Many challenges arise for students who transfer in the middle of the school year as they adjust to a new community. While first-year students are settling into their new home for the next four years, the transfers have to repeat the tiring process of meeting new people.

Starting on Jan. 10, more than 200 students arrived on campus for the first time, said Carrie Grogan Abbott, director of the Office of First-Year and Transfer Programs. Taking part in the Winter Welcome, an event held to transition new students, were 120 general transfers and 80 freshmen transfers. Additionally, there were 30 Syracuse freshmen students who spent their first semester studying abroad through the Discovery Florence and Discovery Strasbourg programs.

Syracuse University has seen an increasing trend of mid-year transfer students in recent years, but recently numbers have leveled off, Abbott said. During the plateau, those in charge of first-year and transfer programs are finding ways to make transitions run smoothly.

“Whenever a new student starts, transitioning can be difficult,” Abbott said. “We recommend they attend orientation events, go to your school meetings, go to your classes, put effort in connecting with those around you.”

Past and present transfer students, though, said the challenges of transferring to SU, including social integration and inconvenient locations, seem increasingly apparent. One of their biggest concerns is where they live.



While some transfers live on main campus, a large number of them live in SkyHall on South Campus. The 10 to 15 minute bus ride to and from main campus can be a struggle for students trying to navigate the new environment.

“I am worried about having to figure out the bus schedule and not being on main campus,” said Sebastian Kaestner, a sophomore transfer from City College of New York. “It will only add to my problems.”

Kaestner, though, said he thinks it’ll be worth it, as he believes SU is a “better school with better ratings” than CUNY. In fact, he said he had always intended to switch schools.

During move-in weekend, orientation leaders went from residence hall to residence hall on main campus to meet the new transfers and get them acquainted to the school and their peers. But several students and parents moving into SkyHall lamented a lack of help they received. There were no luggage carts and no one from the Goon Squad to assist.

Melissa Mark, a freshman transfer from the University of Puget Sound, said she did expect an absence of help given the time of year and lower number of move-ins, but said she felt it was “a little disorganized.”

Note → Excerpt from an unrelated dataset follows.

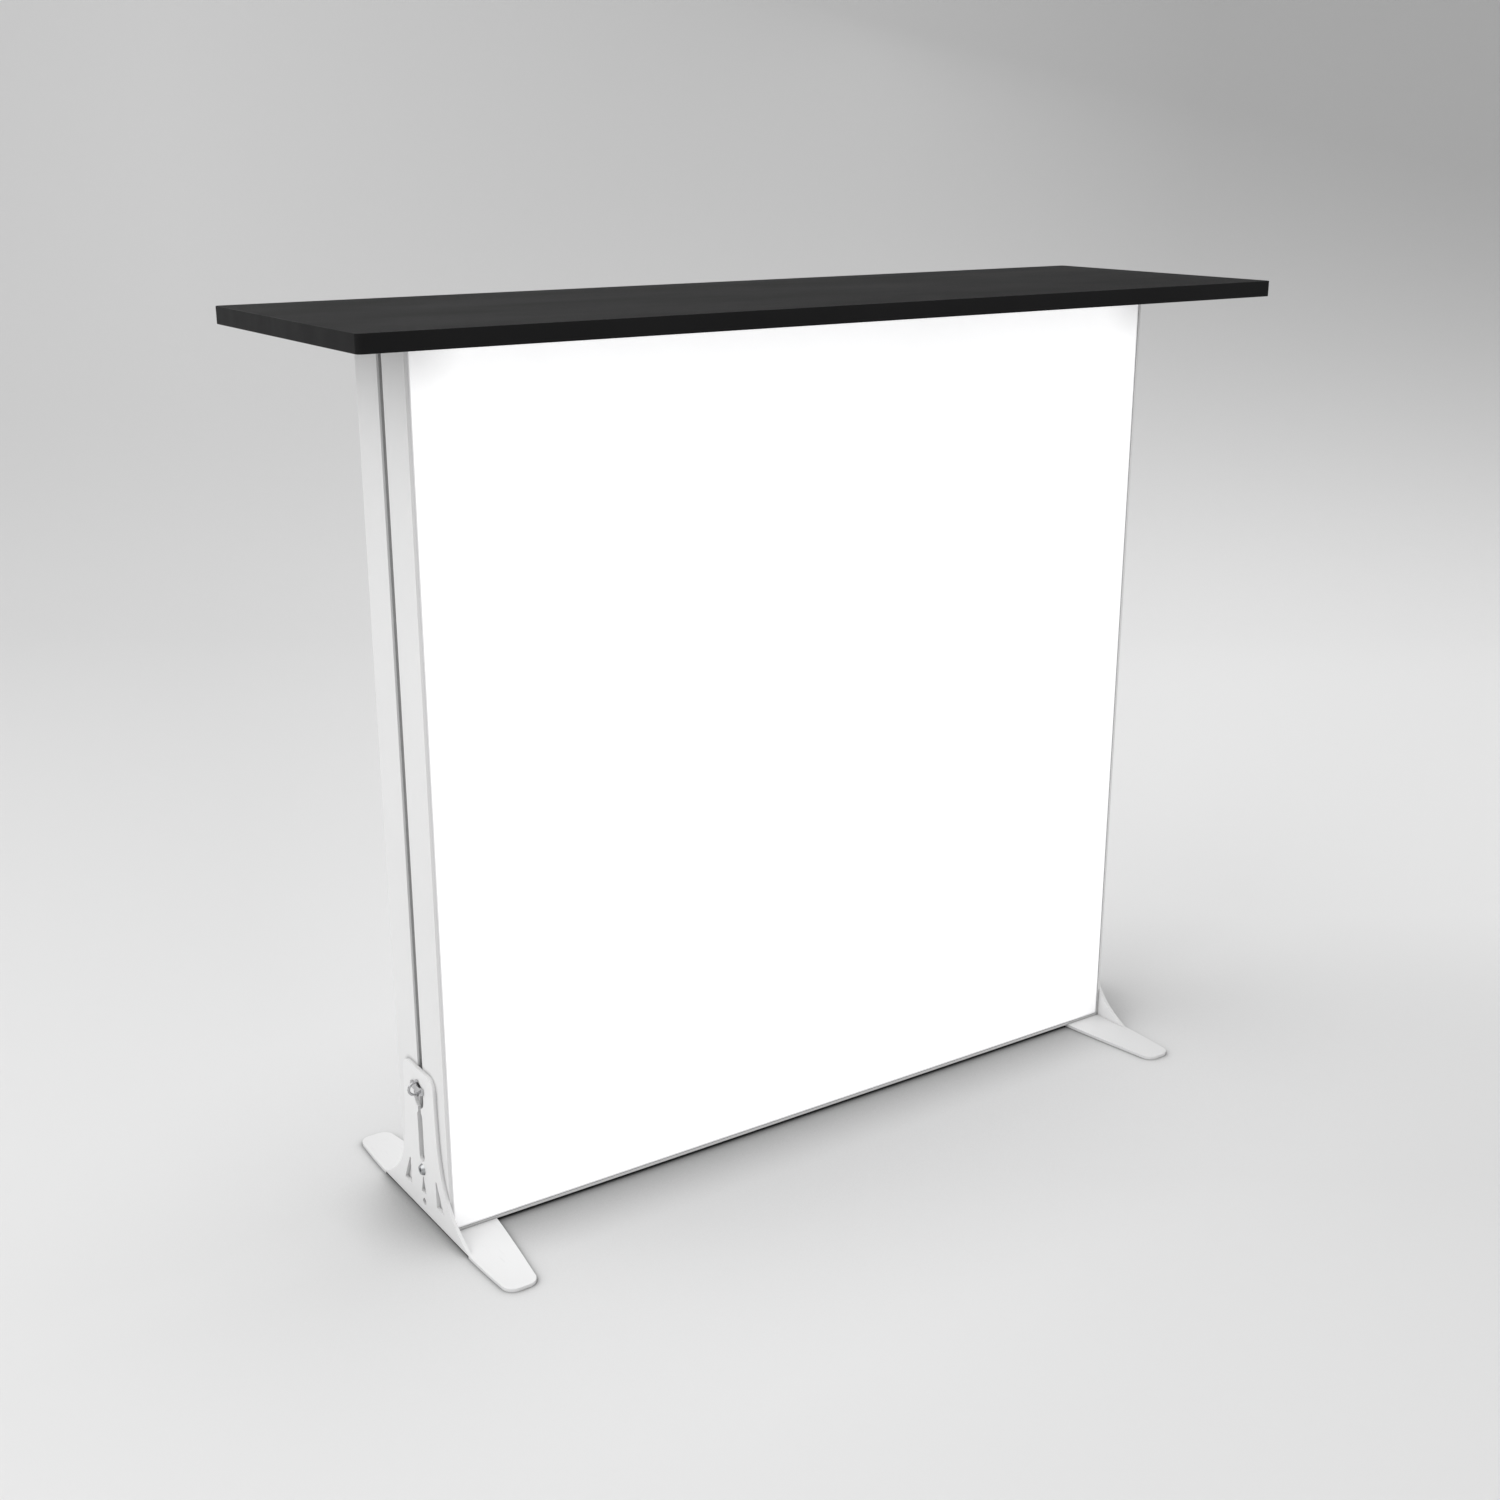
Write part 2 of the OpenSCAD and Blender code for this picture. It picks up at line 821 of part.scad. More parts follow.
module led_bar() {
  difference() {
    translate([-bar_x, -led_bar_w / 2, bar_z0])
      cube([led_bar_t, led_bar_w, bar_l]);
    translate([-bar_x + led_bar_wall, -led_bar_w / 2 + led_bar_wall, bar_z0 - 1])
      cube([led_bar_t, led_bar_w - 2 * led_bar_wall, bar_l + 2]);
    for (z = led_screw_zs)
      translate([-bar_x - 1, 0, z])
        rotate([0, 90, 0])
          cylinder(d = led_screw_d + screw_play, h = led_bar_wall + 2);
  }
}

module led_bar_left() {
  color("silver")
    led_bar();
}

module led_bar_right() {
  color("silver")
    mirror([1, 0, 0])
      led_bar();
}

board_w = led_bar_w - 2 * led_bar_wall - 1;
board_x = -bar_x + led_bar_wall;

module led_board() {
  translate([board_x, -board_w / 2, bar_z0 + (bar_l - board_l) / 2])
    cube([led_board_t, board_w, board_l]);
}

module led_board_left() {
  color("ivory")
    led_board();
}

module led_board_right() {
  color("ivory")
    mirror([1, 0, 0])
      led_board();
}

module led_lens() {
  rim = 2;
  cylinder(d = lens_d, h = rim);
  translate([0, 0, rim])
    intersection() {
      translate([0, 0, -lens_d / 4])
        sphere(d = lens_d * 1.1);
      cylinder(d = lens_d - 1, h = lens_d);
    }
}

module led_lenses() {
  for (i = [0:lens_n - 1])
    translate([board_x + led_board_t, 0, lens_z0 + i * led_pitch])
      rotate([0, 90, 0])
        led_lens();
}

module led_lenses_left() {
  color("aliceblue")
    led_lenses();
}

module led_lenses_right() {
  color("aliceblue")
    mirror([1, 0, 0])
      led_lenses();
}

module led_bar_screws() {
  color("silver")
    for (side = [0, 1])
      mirror([side, 0, 0])
        for (z = led_screw_zs)
          translate([board_x, 0, z])
            rotate([0, 90, 0]) {
              cylinder(d = 2 * led_screw_d, h = 2);
              translate([0, 0, -led_bar_wall - wall_t - screw_tip])
                cylinder(d = led_screw_d, h = led_bar_wall + wall_t + screw_tip + eps);
            }
}

// Plug under each lamp channel, where its lead goes in
plug_w = 10;
plug_h = 18;
plug_z0 = bar_z0 - plug_h;
plug_x = bar_x - led_bar_t / 2;
lead_z = plug_z0 + plug_h / 3;

module led_plugs() {
  color("white")
    for (side = [-1, 1])
      translate([side * plug_x - led_bar_t / 2, -plug_w / 2, plug_z0])
        cube([led_bar_t, plug_w, plug_h]);
}

// Power supply on the inner face of the bottom rail
pack_x1 = bar_x - pack_inset;
pack_x0 = pack_x1 - pack_l;
cap_l = 12;
tab_l = 14;
tab_t = 2;
pack_screw_d = 4;
pack_head_t = 0.6 * pack_screw_d;
pack_screw_xs = [pack_x0 - tab_l / 2, pack_x1 + tab_l / 2];

module led_driver() {
  rib_n = 5;
  rib_gap = 3;
  color("silver")
    translate([pack_x0 + cap_l, -pack_w / 2, inner_z0]) {
      difference() {
        cube([pack_l - 2 * cap_l, pack_w, pack_h]);
        for (i = [1:rib_n])
          translate([-1, pack_w * i / (rib_n + 1) - rib_gap / 2, pack_h - rib_gap / 2])
            cube([pack_l, rib_gap, rib_gap]);
      }
    }
}

module driver_end_caps() {
  color("dimgray")
    for (end = [0, 1])
      translate([end * (pack_x0 + pack_x1), 0, 0])
        mirror([end, 0, 0])
          difference() {
            union() {
              translate([pack_x0, -pack_w / 2, inner_z0])
                cube([cap_l, pack_w, pack_h]);
              translate([pack_x0 - tab_l, -tab_l, inner_z0])
                cube([tab_l + 1, 2 * tab_l, tab_t]);
            }
            translate([pack_x0 - tab_l / 2, 0, inner_z0 - 1])
              cylinder(d = pack_screw_d + screw_play, h = tab_t + 2);
          }
}

module driver_screws() {
  color("silver")
    for (x = pack_screw_xs)
      translate([x, 0, inner_z0 + tab_t]) {
        cylinder(d = 2 * pack_screw_d, h = pack_head_t);
        translate([0, 0, -tab_t - wall_t - screw_tip])
          cylinder(d = pack_screw_d, h = tab_t + wall_t + screw_tip + eps);
      }
}

// A round lead along level and upright runs, with a bend of radius r at each corner
function unit(v) = v / norm(v);
function side_of(v) = abs(v.x) > 0.5 ? [0, 1, 0] : [1, 0, 0];

module frame_at(ex, ey, at) {
  ez = cross(ex, ey);
  multmatrix([
    [ex.x, ey.x, ez.x, at.x],
    [ex.y, ey.y, ez.y, at.y],
    [ex.z, ey.z, ez.z, at.z],
    [0, 0, 0, 1]
  ])
    children();
}

module lead(points, d, r) {
  last = len(points) - 1;
  for (i = [0:last - 1]) {
    along = unit(points[i + 1] - points[i]);
    from = points[i] + along * (i == 0 ? 0 : r);
    to = points[i + 1] - along * (i == last - 1 ? 0 : r);
    ex = side_of(along);
    frame_at(ex, cross(along, ex), from)
      cylinder(d = d, h = norm(to - from), $fn = 24);
  }
  for (i = [1:last - 1]) {
    u = unit(points[i] - points[i - 1]);
    v = unit(points[i + 1] - points[i]);
    frame_at(-v, u, points[i] + (v - u) * r)
      rotate_extrude(angle = 90, $fn = 48)
        translate([r, 0])
          circle(d = d, $fn = 24);
  }
}

boot_t = 7;
inlet_depth = 17;
lead_bend = 8;
lead_clear = 24;
boot_x = half_w - wall_t - inlet_depth - boot_t / 2;
collar_t = 1.5;
mains_bend = boot_x - (half_w - rail_t + wall_t + collar_t);
grommet_drop = 60;
grommet_z = inlet_z - grommet_drop;
grommet_hole_d = mains_lead_d + 4;
riser_x = bar_x - lead_clear;
pack_z = inner_z0 + pack_h / 2;

module mains_lead() {
  color([0.15, 0.15, 0.15])
    lead([
      [pack_x1, void_q, pack_z],
      [riser_x, void_q, pack_z],
      [riser_x, void_q, box_z0 + grommet_z],
      [boot_x, void_q, box_z0 + grommet_z],
      [boot_x, void_q, box_z0 + inlet_z - inlet_h / 2]
    ], mains_lead_d, mains_bend);
}

lamp_exit_y = 21;
loop_x = pack_x0 - tab_l - lead_clear;
loop_y = -max(pack_w / 2 + lamp_lead_d, lamp_exit_y + 2 * lead_bend + 1);

module led_lead_left() {
  color([0.2, 0.2, 0.2])
    lead([
      [pack_x0, lamp_exit_y, lead_z],
      [-plug_x, lamp_exit_y, lead_z],
      [-plug_x, plug_w / 2, lead_z]
    ], lamp_lead_d, lead_bend);
}

module led_lead_right() {
  color([0.2, 0.2, 0.2])
    lead([
      [pack_x0, -lamp_exit_y, lead_z],
      [loop_x, -lamp_exit_y, lead_z],
      [loop_x, loop_y, lead_z],
      [plug_x, loop_y, lead_z],
      [plug_x, -plug_w / 2, lead_z]
    ], lamp_lead_d, lead_bend);
}

// Saddle clips that hold the leads down on the bottom rail
clip_wall = 1.5;
clip_l = 8;
clip_xs = [for (i = [1:4]) pack_x0 + (-plug_x - pack_x0) * i / 5];

module lead_clips() {
  side = lamp_lead_d + 2 * clip_wall;
  color("ivory")
    for (x = clip_xs)
      difference() {
        translate([x - clip_l / 2, lamp_exit_y - side / 2, inner_z0])
          cube([clip_l, side, lead_z - inner_z0 + lamp_lead_d / 2 + clip_wall]);
        translate([x - clip_l, lamp_exit_y, lead_z])
          rotate([0, 90, 0])
            cylinder(d = lamp_lead_d + thread_fit, h = 2 * clip_l);
      }
}

module lead_grommet() {
  color([0.1, 0.1, 0.1])
    translate([half_w - rail_t - collar_t, void_q, box_z0 + grommet_z])
      rotate([0, 90, 0])
        difference() {
          union() {
            cylinder(d = grommet_hole_d - thread_fit, h = wall_t + 2 * collar_t);
            cylinder(d = grommet_hole_d + 4, h = collar_t);
            translate([0, 0, wall_t + collar_t])
              cylinder(d = grommet_hole_d + 4, h = collar_t);
          }
          translate([0, 0, -1])
            cylinder(d = mains_lead_d + thread_fit, h = wall_t + 2 * collar_t + 2);
        }
}

// Power inlet in the right post, between the groove and the back fabric
inlet_flange_t = 2.4;
inlet_wall = 1.6;
inlet_screw_d = 3;
inlet_screw_rise = inlet_h / 2 + 4;
pin_t = 2;
pin_w = 4;
pin_pitch = 7;
pin_l = inlet_depth - 4;
pin_places = [[-pin_pitch, -1], [0, 2.5], [pin_pitch, -1]];

module at_inlet() {
  translate([half_w, void_q, box_z0 + inlet_z])
    rotate([0, 90, 0])
      children();
}

module socket_outline() {
  w = inlet_h - 2 * inlet_wall;
  d = inlet_w - 2 * inlet_wall;
  cut = 4;
  polygon([
    [-w / 2, -d / 2], [w / 2, -d / 2], [w / 2, d / 2 - cut],
    [w / 2 - cut, d / 2], [cut - w / 2, d / 2], [-w / 2, d / 2 - cut]
  ]);
}

module power_inlet() {
  color([0.12, 0.12, 0.12])
    at_inlet()
      difference() {
        union() {
          translate([0, 0, -wall_t - inlet_depth])
            linear_extrude(wall_t + inlet_depth + eps)
              square([inlet_h, inlet_w], center = true);
          linear_extrude(inlet_flange_t)
            round_plate(2 * inlet_screw_rise + 8, inlet_w + 3, 3);
        }
        translate([0, 0, inlet_wall - wall_t - inlet_depth])
          linear_extrude(wall_t + inlet_depth + inlet_flange_t)
            socket_outline();
        for (s = [-1, 1])
          translate([s * inlet_screw_rise, 0, -1])
            cylinder(d = inlet_screw_d + screw_play, h = inlet_flange_t + 2);
        for (p = pin_places)
          translate([p.x - pin_t / 2, p.y - pin_w / 2, -wall_t - inlet_depth - 1])
            cube([pin_t, pin_w, inlet_wall + 2]);
      }
}

module inlet_pins() {
  color("gold")
    at_inlet()
      for (p = pin_places)
        translate([p.x - pin_t / 2, p.y - pin_w / 2, -wall_t - inlet_depth])
          cube([pin_t, pin_w, inlet_wall + pin_l]);
}

module inlet_boot() {
  color([0.1, 0.1, 0.1])
    translate([boot_x - boot_t / 2, void_q - inlet_w / 2, box_z0 + inlet_z - inlet_h / 2])
      cube([boot_t, inlet_w, inlet_h]);
}

module inlet_screws() {
  color("dimgray")
    at_inlet()
      for (s = [-1, 1])
        translate([s * inlet_screw_rise, 0, inlet_flange_t]) {
          difference() {
            cylinder(d = 2 * inlet_screw_d, h = 1.4);
            translate([-4, -0.4, 0.8])
              cube([8, 0.8, 2]);
          }
          translate([0, 0, -inlet_flange_t - wall_t - 2])
            cylinder(d = inlet_screw_d, h = inlet_flange_t + wall_t + 2 + eps);
        }
}

// Rocker switch above the inlet
switch_z = inlet_z + switch_rise;
bezel_t = 1.8;
bezel_rim = 1;
switch_depth = 14;
well_wall = 1.3;
well_depth = 7;
pivot_depth = 2.6;
pivot_d = 2;
pivot_fit = 0.05;
pivot_pocket = 0.6;
pivot_reach = 0.4;
rocker_gap = 0.35;
well_w = switch_w - 2 * well_wall;
well_h = switch_h - 2 * well_wall;

module at_switch() {
  translate([half_w, void_q, box_z0 + switch_z])
    rotate([0, 90, 0])
      children();
}

module switch_housing() {
  color([0.12, 0.12, 0.12])
    at_switch()
      difference() {
        union() {
          translate([0, 0, -wall_t - switch_depth])
            linear_extrude(wall_t + switch_depth + eps)
              square([switch_h, switch_w], center = true);
          linear_extrude(bezel_t)
            round_plate(switch_h + 2 * bezel_rim, switch_w + 2 * bezel_rim, 1.2);
        }
        translate([0, 0, bezel_t - well_depth])
          linear_extrude(well_depth + 1)
            square([well_h, well_w], center = true);
        translate([0, 0, bezel_t - pivot_depth])
          rotate([90, 0, 0])
            cylinder(d = pivot_d + 2 * pivot_fit, h = well_w + 2 * pivot_pocket, center = true);
      }
}

// Rocker with two slopes, a round back and a pivot pin at each side, pressed in at its lower end
module switch_rocker() {
  half_l = well_h / 2 - 0.9;
  rocker_w = well_w - 2 * rocker_gap;
  color([0.6, 0.05, 0.05])
    at_switch()
      translate([0, 0, bezel_t - pivot_depth])
        rotate([0, rock_angle / 2, 0])
          union() {
            rotate([90, 0, 0])
              linear_extrude(rocker_w, center = true)
                polygon([
                  [-half_l, 3.6], [0, 2.8], [half_l, 3.6],
                  [half_l, 0.6], [half_l - 2, -0.8], [2, -2.2],
                  [-2, -2.2], [2 - half_l, -0.8], [-half_l, 0.6]
                ]);
            rotate([90, 0, 0])
              cylinder(d = pivot_d, h = well_w + 2 * pivot_reach, center = true);
          }
}

left_post();
right_post();
top_rail();
bottom_rail();
corner_bracket_top_left();
corner_bracket_top_right();
corner_bracket_bottom_left();
corner_bracket_bottom_right();
corner_screws();
front_fabric();
back_fabric();
front_edge_strip();
back_edge_strip();
top_board();
top_laminate();
underside_laminate();
edge_band();
top_inserts();
top_bolts();
top_washers();
foot_left();
foot_right();
foot_screws();
foot_nuts();
foot_lock_left();
foot_lock_right();
led_bar_left();
led_bar_right();
led_board_left();
led_board_right();
led_lenses_left();
led_lenses_right();
led_bar_screws();
led_plugs();
led_driver();
driver_end_caps();
driver_screws();
mains_lead();
led_lead_left();
led_lead_right();
lead_clips();
lead_grommet();
power_inlet();
inlet_pins();
inlet_boot();
inlet_screws();
switch_housing();
switch_rocker();
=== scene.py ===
import json
import math

import bmesh
import bpy
from mathutils import Matrix, Vector


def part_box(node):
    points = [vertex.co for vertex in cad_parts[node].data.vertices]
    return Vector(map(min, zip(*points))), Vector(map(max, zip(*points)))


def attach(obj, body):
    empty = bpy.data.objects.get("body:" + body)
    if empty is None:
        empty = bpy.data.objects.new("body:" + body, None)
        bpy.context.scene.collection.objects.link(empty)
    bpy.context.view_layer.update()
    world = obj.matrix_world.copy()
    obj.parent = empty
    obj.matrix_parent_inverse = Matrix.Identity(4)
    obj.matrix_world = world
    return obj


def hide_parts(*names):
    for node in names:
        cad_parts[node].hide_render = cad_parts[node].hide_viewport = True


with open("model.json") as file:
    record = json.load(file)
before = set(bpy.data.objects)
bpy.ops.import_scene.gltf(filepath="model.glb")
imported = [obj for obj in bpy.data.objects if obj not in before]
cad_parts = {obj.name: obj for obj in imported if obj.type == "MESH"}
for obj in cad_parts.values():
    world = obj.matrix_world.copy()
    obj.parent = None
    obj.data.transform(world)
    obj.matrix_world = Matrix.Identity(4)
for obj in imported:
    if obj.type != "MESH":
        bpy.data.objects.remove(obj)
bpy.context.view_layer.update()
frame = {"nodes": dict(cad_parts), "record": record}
nodes = frame["nodes"]
mm = 0.001
print("frame loaded with %d nodes" % len(nodes))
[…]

“No one told me what to do when I got here. I didn’t receive that winter packet they said I would receive either,” she said. “There was definitely no one holding my hand.”

Recognizing the problem, Lexi Madison, a senior orientation leader and information management and technology major, has tried to include transfers in more events. She said she is confused as to why transfers are secluded on South Campus.

“If it were up to me, I would put [the transfers] all in the center of campus so they can be right in the middle of everything,” Madison said.

She advised that her peers go out of their way to help transfers adjust.

Other luxuries, like rushing a fraternity or sorority, are off limits to transfers as well. Under SU Panhellenic Council rules, all students must have 12 SU credits to rush. That’s a problem for someone like Mark, who said she transferred because of the small size of her old school and its lack of social activities.

To counteract the isolation that some transfers may face, Abbott said the Office of First-Year and Transfer Programs hosts many social, educational and academic programs. During the Winter Welcome, for example, transfers watched the Syracuse-North Carolina men’s basketball game in the Schine Student Center and ate dinners together, among other events.

Despite the potential challenges, transfer students said they were excited to get started at SU. Chris Sommi, a sophomore transfer from Oyster Bay, N.Y., said he is most looking forward to rising to the new academic challenges.

“I am coming from a community college, so this will be entirely different experience,” Sommi said, smiling broadly. “But I’m not worried, I always find my way.”